* Written task: Pull out every line of the listing below where "This" appears.

[Records with modeling code]
□ □ □ □

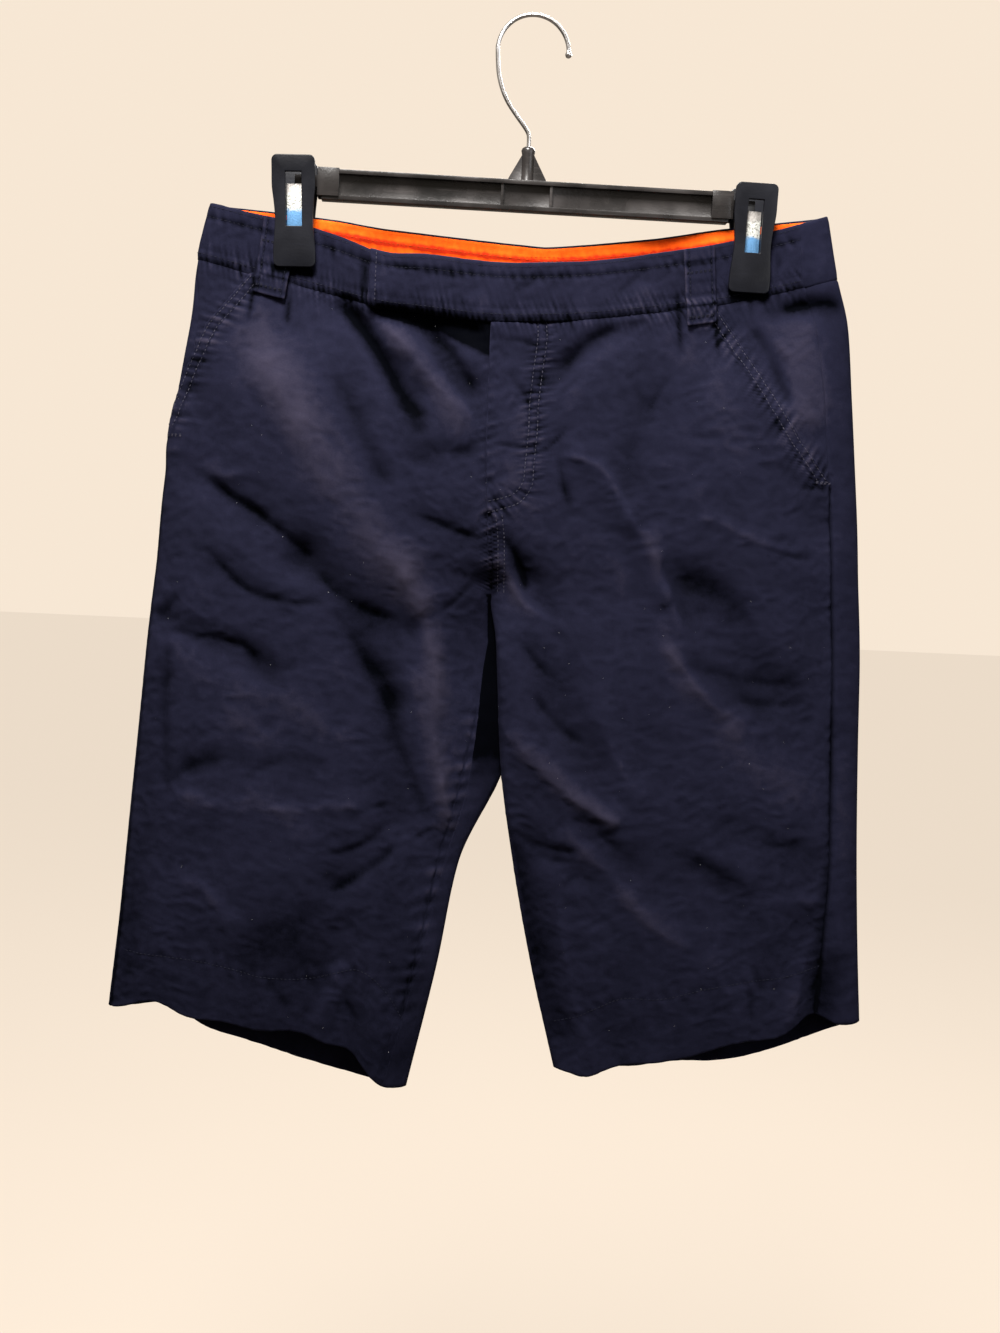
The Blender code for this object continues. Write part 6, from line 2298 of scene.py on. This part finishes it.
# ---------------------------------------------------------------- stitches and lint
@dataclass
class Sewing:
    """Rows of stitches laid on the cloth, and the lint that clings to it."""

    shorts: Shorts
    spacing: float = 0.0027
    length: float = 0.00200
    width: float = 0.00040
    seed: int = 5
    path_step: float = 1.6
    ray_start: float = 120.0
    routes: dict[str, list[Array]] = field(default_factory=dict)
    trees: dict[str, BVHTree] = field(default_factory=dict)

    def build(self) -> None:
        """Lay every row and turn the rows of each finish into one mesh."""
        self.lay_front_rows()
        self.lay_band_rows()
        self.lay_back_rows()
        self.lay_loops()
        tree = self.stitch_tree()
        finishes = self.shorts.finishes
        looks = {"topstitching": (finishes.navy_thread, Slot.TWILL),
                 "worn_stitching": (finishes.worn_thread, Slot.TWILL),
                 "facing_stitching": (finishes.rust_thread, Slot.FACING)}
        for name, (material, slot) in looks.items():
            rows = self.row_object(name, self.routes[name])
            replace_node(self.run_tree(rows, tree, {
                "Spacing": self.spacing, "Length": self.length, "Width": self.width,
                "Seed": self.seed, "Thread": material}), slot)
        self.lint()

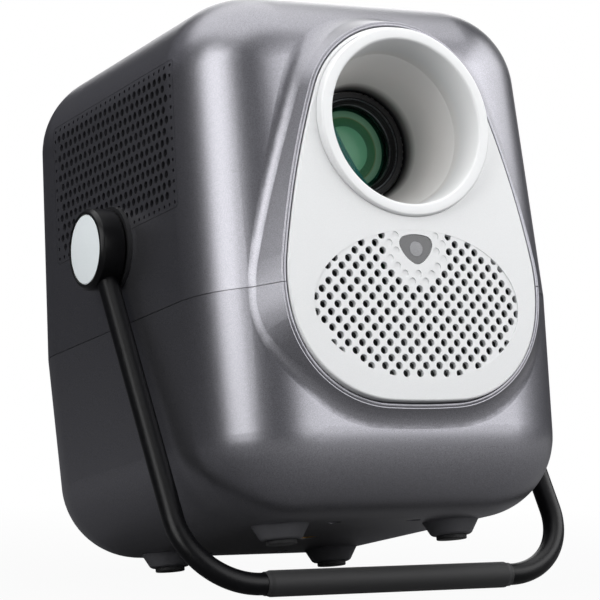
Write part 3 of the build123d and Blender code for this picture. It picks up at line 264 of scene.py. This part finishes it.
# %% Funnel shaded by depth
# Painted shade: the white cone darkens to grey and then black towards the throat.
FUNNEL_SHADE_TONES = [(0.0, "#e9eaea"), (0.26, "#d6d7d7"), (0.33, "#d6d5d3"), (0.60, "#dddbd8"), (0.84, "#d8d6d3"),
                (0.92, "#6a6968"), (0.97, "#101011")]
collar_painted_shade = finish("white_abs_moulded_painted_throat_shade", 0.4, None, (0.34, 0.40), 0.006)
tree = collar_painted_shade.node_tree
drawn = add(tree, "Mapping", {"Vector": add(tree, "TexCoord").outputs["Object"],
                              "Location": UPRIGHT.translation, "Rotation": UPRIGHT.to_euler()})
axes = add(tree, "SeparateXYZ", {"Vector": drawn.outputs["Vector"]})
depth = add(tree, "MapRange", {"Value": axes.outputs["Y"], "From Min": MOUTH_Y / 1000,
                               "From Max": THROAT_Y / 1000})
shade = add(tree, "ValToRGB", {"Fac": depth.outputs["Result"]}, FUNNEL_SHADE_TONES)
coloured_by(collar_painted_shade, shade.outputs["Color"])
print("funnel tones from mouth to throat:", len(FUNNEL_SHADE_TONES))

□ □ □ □

* Written answer:
The Blender code for this object continues. Write part 6, from line 2298 of scene.py on. This part finishes it.
Write part 3 of the build123d and Blender code for this picture. It picks up at line 264 of scene.py. This part finishes it.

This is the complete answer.